The Professional Music Educators (PME) on the Oklahoma Christian University campus will be using their talent this Friday, as they host a Talent Show as a fundraising tool for their organization.

The talent show will include singing, French horns, piano solos and spoken word, but is open to the entire student body.

“We’re trying to encourage as many people as possible who are not in the music department to come and participate,” senior Andrea Ochoa, student president of PME, said. “We want to show the talent of our campus while also showing the talent of our department because there’s a lot of talented people that go to this school, especially who study music that not everyone knows about.”

PME is a student organization within the music department comprised of two larger organizations for professional development, National Association for Music Educators (NAFME) and Music Teachers National Association.

Associate Professor of Music, Dr. Paula Hutton, serves as the faculty advisor for the PME organization.

“They can rub shoulders with the people who are doing what they’re really inspiring to do,” Hutton said. “It helps them stay focused on what their true goal is and that is to teach music in some capacity. Also, it looks good on their resume to be involved in something like PME.”

Outside of being presented as a member of a professional organizations on resume, Ochoa said PME’s goal is to go to the Oklahoma Music Educators Association (OKMEA) convention in January, and the talent night helps raise money to attend.

The OKMEA convention holds seminars with different choirs, bands and teachers from all over the state. There are performances each night and throughout every day. Oklahoma Christian’s chorale is set to perform at the convention this year.

“When we pay to go, we have access to all three days of all the content they have for us so it’s really exciting,” Ochoa said. “It’s just a great organization for musicians and for people who are passionate about teaching music.”
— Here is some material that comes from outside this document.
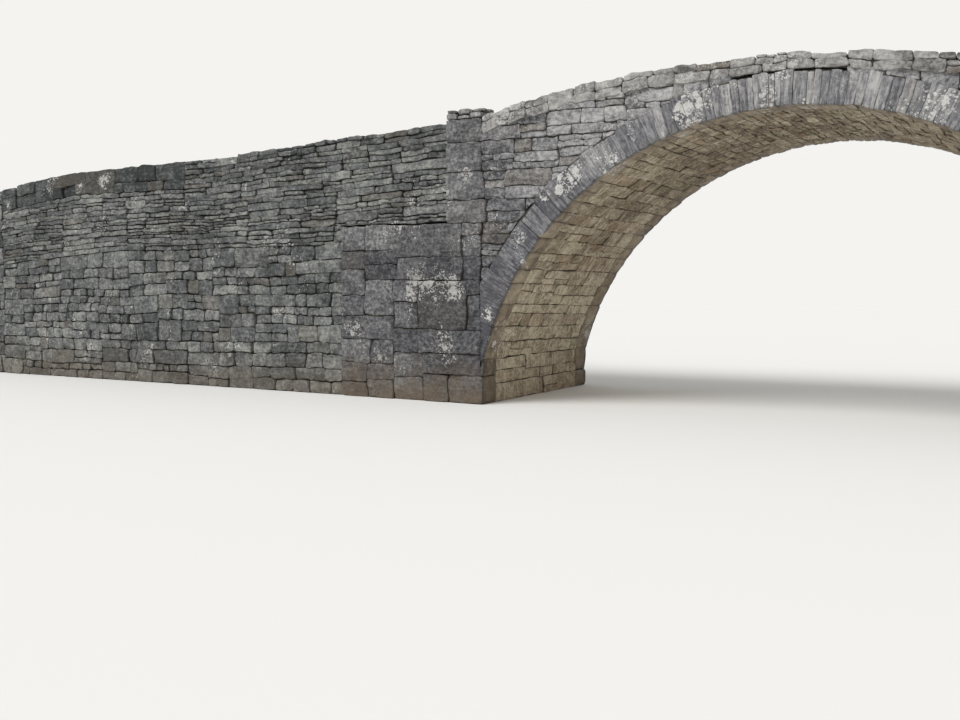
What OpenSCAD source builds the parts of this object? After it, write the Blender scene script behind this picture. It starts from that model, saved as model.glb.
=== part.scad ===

Hutton said the convention helps music students think about what they want to pursue in the music field after they graduate.

According to Ochoa, PME gives students the opportunity to participate in real-world experience along with the education they are already receiving.

“PME is a hand coming in and feeding us an idea from the actual field, which is different from just studying it in our music and education departments,” Ochoa said. “It’s not a supplement in any way to the education we are receiving but it’s a little addition that gives you far more information that we can receive in a classroom setting.”

The PME talent show is Friday, Nov. 18 at 7 p.m. in Judd Theater. The entry fee for the event is $2 and concessions will be available for purchase outside of the theater.